_Problem to solve_
Write out exactly the lines that run from the line containing "obj.parent = empty" through the line containing "part.select_set(False)"; both end lines belong to the answer.
━━━━━ Exercise materials
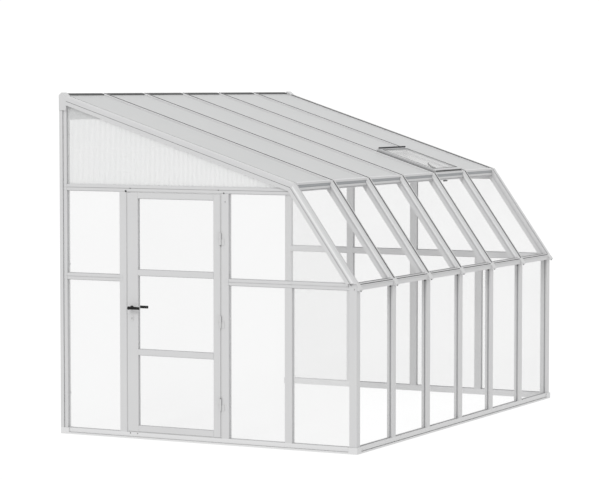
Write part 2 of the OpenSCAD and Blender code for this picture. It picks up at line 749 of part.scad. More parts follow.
// An oval lock plate below the handle on each face
module lock_plates() color(white) centred() on_door_faces(lock_t, handle_z - lock_drop) {
  square([lock_w, lock_h - lock_w], center = true);
  for (end = [-1, 1]) translate([0, end * (lock_h - lock_w) / 2]) circle(d = lock_w, $fn = 48);
}

// One half of a hinge: a plate on the face of the wall and a knuckle in front of it
module hinge_half(z, dir) {
  half_h = (hinge_h - leaf_gap) / 2;
  translate([pivot_x, pivot_y, z]) difference() {
    union() {
      cylinder(d = knuckle_d, h = half_h, $fn = 48);
      translate([-end_face - leaf_t - pivot_x, dir > 0 ? 0 : -leaf_reach, 0])
        cube([leaf_t, leaf_reach, half_h]);
    }
    if (dir > 0) translate([0, 0, -1]) cylinder(d = pin_d + 2 * pin_play, h = half_h + 2, $fn = 48);
  }
}

// The lower half of each hinge is on the hinge post and carries the pin
module frame_hinge_leaves() color(white) centred() for (z = hinge_zs) {
  hinge_half(z - hinge_h / 2, -1);
  translate([pivot_x, pivot_y, z - hinge_h / 2]) cylinder(d = pin_d, h = hinge_h, $fn = 48);
}

module door_hinge_leaves() color(white) centred() for (z = hinge_zs) hinge_half(z + leaf_gap / 2, 1);

// The levers on both faces and the neck between them turn together
module door_handle() color(black) centred() {
  translate([-end_face - neck_len, handle_y, handle_z]) rotate([0, 90, 0])
    cylinder(d = neck_d, h = door_t + 2 * neck_len, $fn = 48);
  for (x = [-end_face - lever_out, -end_face + door_t + neck_len])
    translate([x, handle_y, handle_z]) rotate([90, 0, 90]) linear_extrude(lever_t) {
      circle(d = neck_d + 4, $fn = 48);
      translate([-lever_len + lever_h, -lever_h / 2]) square([lever_len - lever_h, lever_h]);
      translate([-lever_len + lever_h, 0]) circle(d = lever_h, $fn = 48);
    }
}

base_front();
base_door_end();
base_far_end();
base_corners();
wall_post_door_end();
wall_post_far_end();
corner_posts();
front_posts();
latch_post();
door_stop();
hinge_post();
lower_mullions();
far_end_posts();
mid_rails_door_end();
mid_rails_far_end();
transoms();
eave_beam();
break_purlins();
wall_ledger();
wall_connectors();
top_seal();
roof_rafters();
slope_rafters();
end_rafters_door_end();
end_rafters_far_end();
nose_caps();
roof_panels();
gable_panel_door_end();
gable_panel_far_end();
vent_frame();
vent_sash();
vent_pane();
vent_arm();
slope_panes();
front_panes();
panes_door_end();
panes_far_end();
door_stiles();
door_rails();
door_panes();
door_plates();
lock_plates();
door_hinge_leaves();
frame_hinge_leaves();
door_handle();
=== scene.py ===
import bpy
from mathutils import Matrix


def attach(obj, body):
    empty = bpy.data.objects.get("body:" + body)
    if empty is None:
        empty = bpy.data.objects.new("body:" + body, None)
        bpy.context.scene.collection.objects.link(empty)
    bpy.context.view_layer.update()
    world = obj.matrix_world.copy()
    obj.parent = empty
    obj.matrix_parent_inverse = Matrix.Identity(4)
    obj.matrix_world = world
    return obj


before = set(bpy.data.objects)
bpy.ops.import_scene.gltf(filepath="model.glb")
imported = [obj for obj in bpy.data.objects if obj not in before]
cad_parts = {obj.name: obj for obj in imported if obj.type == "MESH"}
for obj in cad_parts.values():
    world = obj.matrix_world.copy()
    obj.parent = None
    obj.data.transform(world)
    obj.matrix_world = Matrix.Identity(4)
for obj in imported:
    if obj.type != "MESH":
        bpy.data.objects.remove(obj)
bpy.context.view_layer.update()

import bpy
import math
from mathutils import Matrix, Vector


# The studio: a wide white floor that glows a little, as a light table does, an even white
# sky, and one soft lamp high on the left that picks out the rounded edges.
def let_go():
    for part in bpy.context.selected_objects:
        part.select_set(False)


floor_radius = 90
floor_drop = 0.002
floor_tone = 0.16
floor_glow = 0.86
let_go()
bpy.ops.mesh.primitive_circle_add(
    vertices=96, radius=floor_radius, fill_type="NGON", location=(0, 0, -floor_drop))
floor = bpy.context.object
floor.name = "studio_floor"
paper = bpy.data.materials.new("white_paper")
paper.use_nodes = True
paper_shader = paper.node_tree.nodes["Principled BSDF"]
paper_shader.inputs["Base Color"].default_value = (floor_tone, floor_tone, floor_tone, 1)
paper_shader.inputs["Roughness"].default_value = 1.0
paper_shader.inputs["Specular IOR Level"].default_value = 0.0
paper_shader.inputs["Emission Color"].default_value = (1, 1, 1, 1)
paper_shader.inputs["Emission Strength"].default_value = floor_glow
floor.data.materials.append(paper)

sky_strength = 1.05
sky = bpy.data.worlds.new("studio_sky")
bpy.context.scene.world = sky
sky.use_nodes = True
sky_light = sky.node_tree.nodes["Background"]
sky_light.inputs["Color"].default_value = (1.0, 1.0, 1.0, 1)
sky_light.inputs["Strength"].default_value = sky_strength

lamp_side = Vector((-0.8, -0.1, 0.55))
lamp_data = bpy.data.lights.new("edge_lamp", "SUN")
lamp_data.energy = 1.0
lamp_data.angle = math.radians(14)
lamp = bpy.data.objects.new("edge_lamp", lamp_data)
lamp.rotation_euler = lamp_side.to_track_quat("Z", "Y").to_euler()
bpy.context.collection.objects.link(lamp)

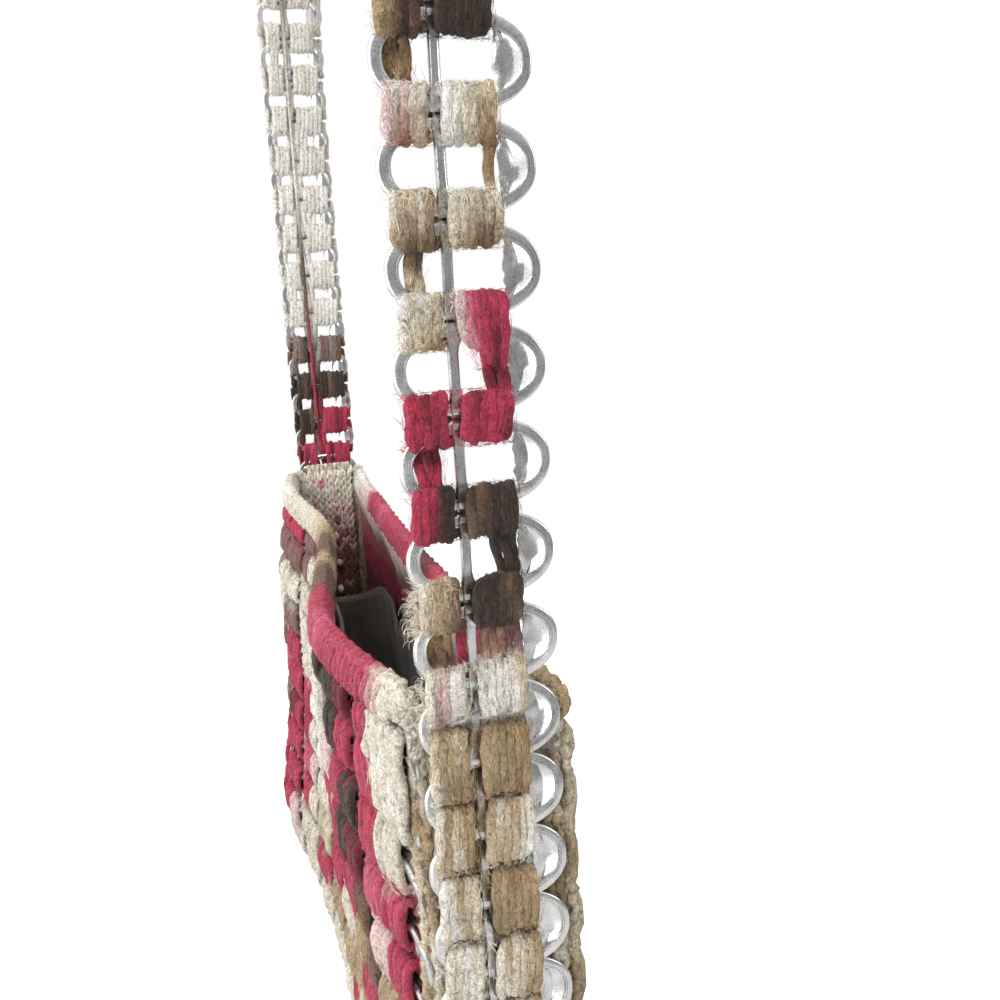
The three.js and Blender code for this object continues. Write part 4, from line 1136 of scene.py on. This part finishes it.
def panel(side, seed):
    rng = np.random.default_rng(seed)
    e = 1 if side == "front" else -1
    tabs, wool, cloth = Soup(), Soup(), Soup()
    for c in range(COLUMNS):
        x = -PANEL_END + (c + 0.5) * COL_PITCH
        for r in range(ROWS):
            h = TOP_ROW - r * ROW_PITCH
            fr = panel_frame(side, x + rng.normal(0, 0.25), h + rng.normal(0, 0.2), 1.5)
            near_edge = side == "front" and c == COLUMNS - 1
            if near_edge:
                fr = move(tilt(fr, -5 + rng.uniform(-1.5, 1.5), rng.uniform(-3.0, 3.0), 0.0), 0.2, 0, -0.9 if r == 0 else -0.25)
            else:
                fr = tilt(fr, 6 + rng.uniform(-2, 2), rng.uniform(-2.0, 2.0), rng.uniform(-2.5, 2.5))
            add_tab(tabs, MID_TAB if near_edge and r < 6 else LOW_TAB, fr)
    for c in range(COLUMNS):
        x = -PANEL_END + (c + 0.5) * COL_PITCH
        words_ = (FRONT_YARN if side == "front" else BACK_YARN)[c].split()
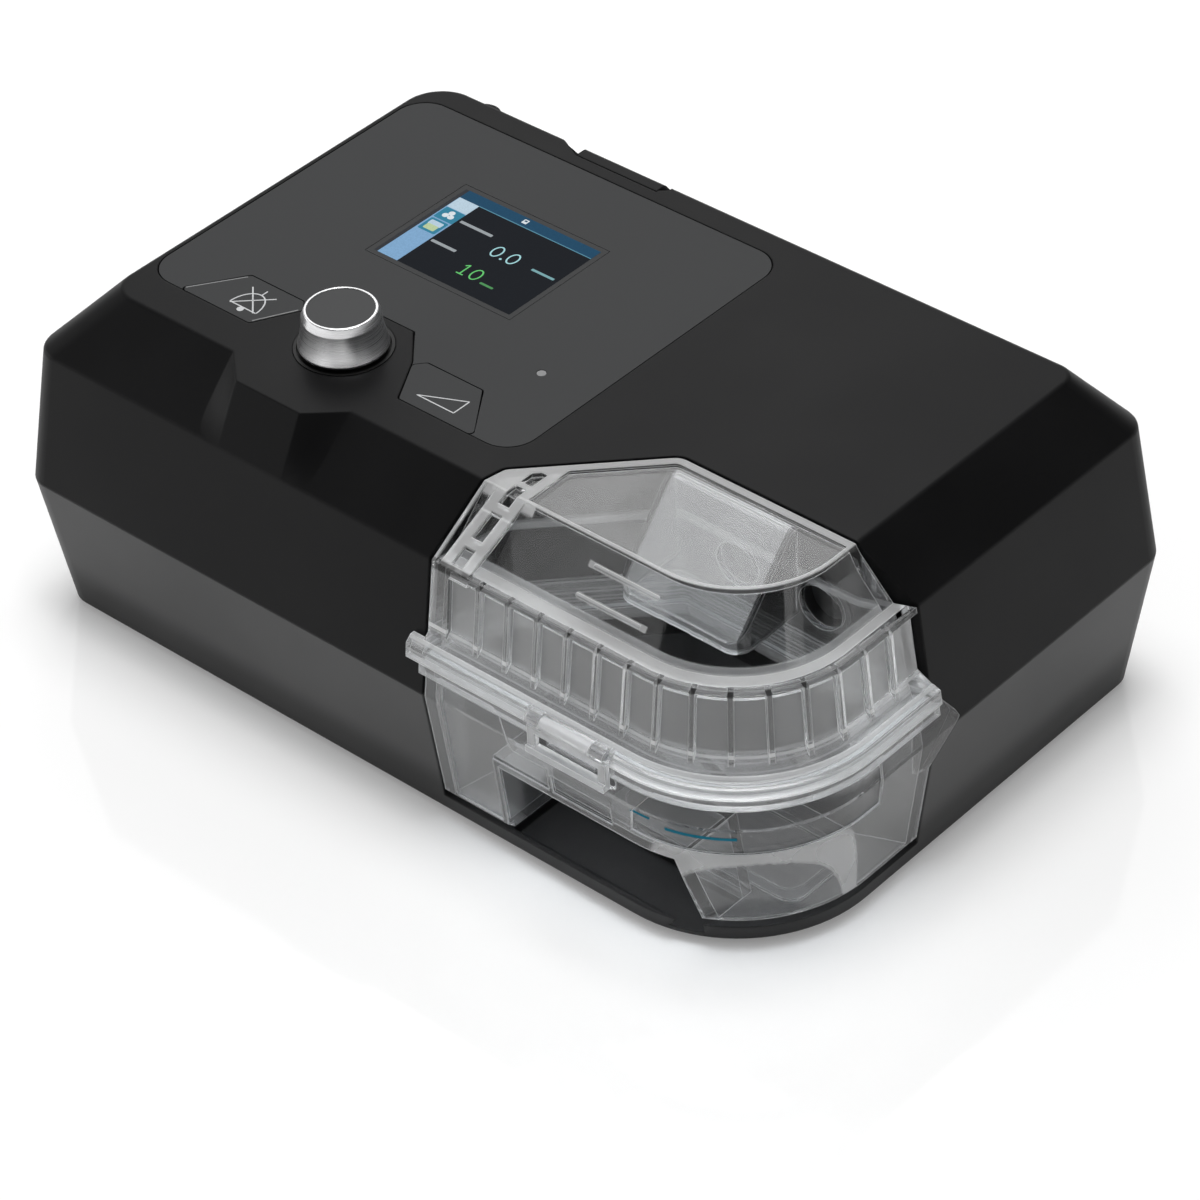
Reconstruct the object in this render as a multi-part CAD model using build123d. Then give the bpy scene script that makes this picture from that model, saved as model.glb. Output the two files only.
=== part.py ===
from build123d import *
import os
from math import cos, sin, radians, degrees, pi

# Bedside breathing-therapy blower with a slide-in heated water chamber, in millimetres.
# Origin: floor level under the middle of the casing. +X is the user's right, -Y the front, +Z up.

# ------------------------------------------------------------------ casing
case_width = 265.0
case_depth = 170.0
foot_height = 2.5
belt_height = 41.7  # parting line, above the underside
shoulder_height = 83.7  # where the upper walls turn into the bevels
case_height = 100.1
base_lean = 5.0  # how far the lower walls lean in towards the underside
side_lean = 4.5  # lean of the upper side and back walls up to the shoulder
front_lean = 5.4
side_bevel = 14.8  # sideways reach of the bevels above the shoulder
front_bevel = 17.6
back_bevel = 12.7
corner_radius = 8.7
top_corner_radius = 12.0  # back left corner of the top face
top_right_radius = 6.0
smallest_corner = 0.8
edge_radius = 1.5  # softening of the shoulder and of the top face's edge
wall = 2.6
top_skin = 3.2
floor_skin = 2.6
lip_height = 2.5
lip_gap = 0.15
screw_inset = 17.0  # case screws, in from the casing's sides
boss_radius = 4.0
boss_bore = 1.25
screw_seat_drop = 6.0  # the screw heads bear this far under the parting line
screw_hole = 1.7
foot_radius = 6.0
foot_seat = 0.8
foot_side_inset = 30.0
foot_end_inset = 18.0

# ------------------------------------------------------------------ chamber bay
bay_width = 114.0  # from the bay's front left edge to the casing's right side
bay_front_run = 30.0  # the left wall's length from the front
bay_left_slant = 5.5
bay_diagonal = 32.0
bay_back_to_side = 18.5
bay_side_rise = 9.0
bay_corner_radius = 42.0  # rounded front right corner of casing and chamber
bay_shoulder_radius = 38.0
bay_top_radius = 29.5
bay_floor_height = 4.7
chamber_gap = 0.9
ear_depth = 6.0
ear_reach = 9.8
ear_top = 48.1
ear_low = 32.5

# ------------------------------------------------------------------ water tub and lid
tub_wall = 2.2
tub_floor = 2.2
rim_height = 53.7  # tub rim above the underside
rim_flange = 3.4
flange_reach = 3.2
flange_chamfer = 1.6
flange_overhang = 3.2  # the flange's left end laps over the casing's front
lid_flange = 6.0
seam_gap = 0.3
shelf_height = 4.0
lid_wall = 2.0
rib_depth = 1.8
rib_width = 1.5
rib_root = 2.5  # how far a rib's middle lies inside the wall
rib_first = 17.7  # from the bay's left edge to the first rib
rib_pitch = 9.85
rib_slot_height = 2.3  # shallow slot between the rib heads, under the ledge
rib_slot_depth = 0.8
post_width = 7.6  # smooth post at the lid's left front corner
ledge_width = 5.5
ledge_thickness = 1.8
rim_band = 2.3  # raised band round the lid's top face
rim_step = 0.6
grip_ridge_length = 21.0
grip_ridge_radius = 0.5
finger_left = 24.0  # from the bay's left edge to the finger opening
finger_length = 58.5
finger_top = 29.0
finger_depth = 19.0
finger_slant = 5.0
finger_floor = 1.6
latch_left = 39.3
latch_width = 26.2
latch_pin_drop = 3.4  # from the flange's top down to the pin
latch_drop = 10.7  # from the pin down to the hasp's lower edge
latch_bar = 2.4  # side bars of the hasp's window
latch_foot = 2.1
latch_window = 4.3
latch_thickness = 1.8
latch_barrel = 1.9
latch_ear = 4.5
latch_pin_radius = 1.0
leg_border = 6.5  # plain border left of the recessed panel on the tub's left leg
pillar_left = 65.0  # from the bay's left edge to the pillar beside the latch
window_left = 71.4  # lower left corner of the tub's sunken window
window_slant = 6.9
window_low = 33.7
window_depth = 0.7
slot_depth = 1.1
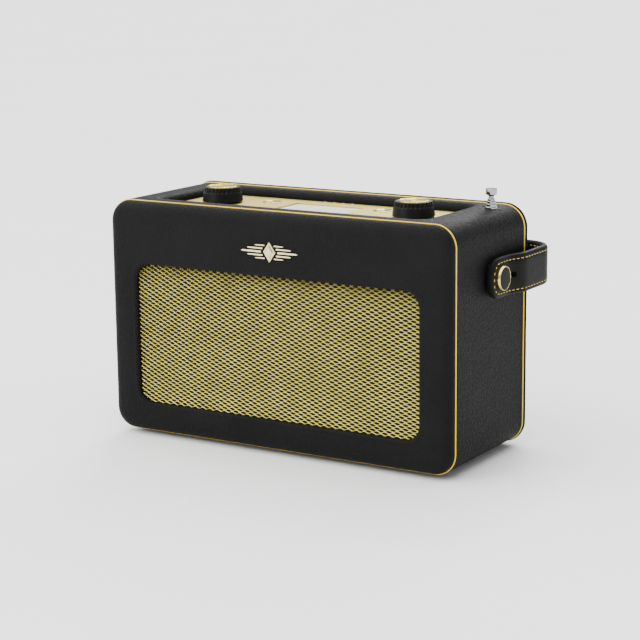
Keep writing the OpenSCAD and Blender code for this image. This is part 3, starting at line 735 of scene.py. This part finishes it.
━━━━━━━━━━
_Correct output_
    obj.parent = empty
    obj.matrix_parent_inverse = Matrix.Identity(4)
    obj.matrix_world = world
    return obj


before = set(bpy.data.objects)
bpy.ops.import_scene.gltf(filepath="model.glb")
imported = [obj for obj in bpy.data.objects if obj not in before]
cad_parts = {obj.name: obj for obj in imported if obj.type == "MESH"}
for obj in cad_parts.values():
    world = obj.matrix_world.copy()
    obj.parent = None
    obj.data.transform(world)
    obj.matrix_world = Matrix.Identity(4)
for obj in imported:
    if obj.type != "MESH":
        bpy.data.objects.remove(obj)
bpy.context.view_layer.update()

import bpy
import math
from mathutils import Matrix, Vector


# The studio: a wide white floor that glows a little, as a light table does, an even white
# sky, and one soft lamp high on the left that picks out the rounded edges.
def let_go():
    for part in bpy.context.selected_objects:
        part.select_set(False)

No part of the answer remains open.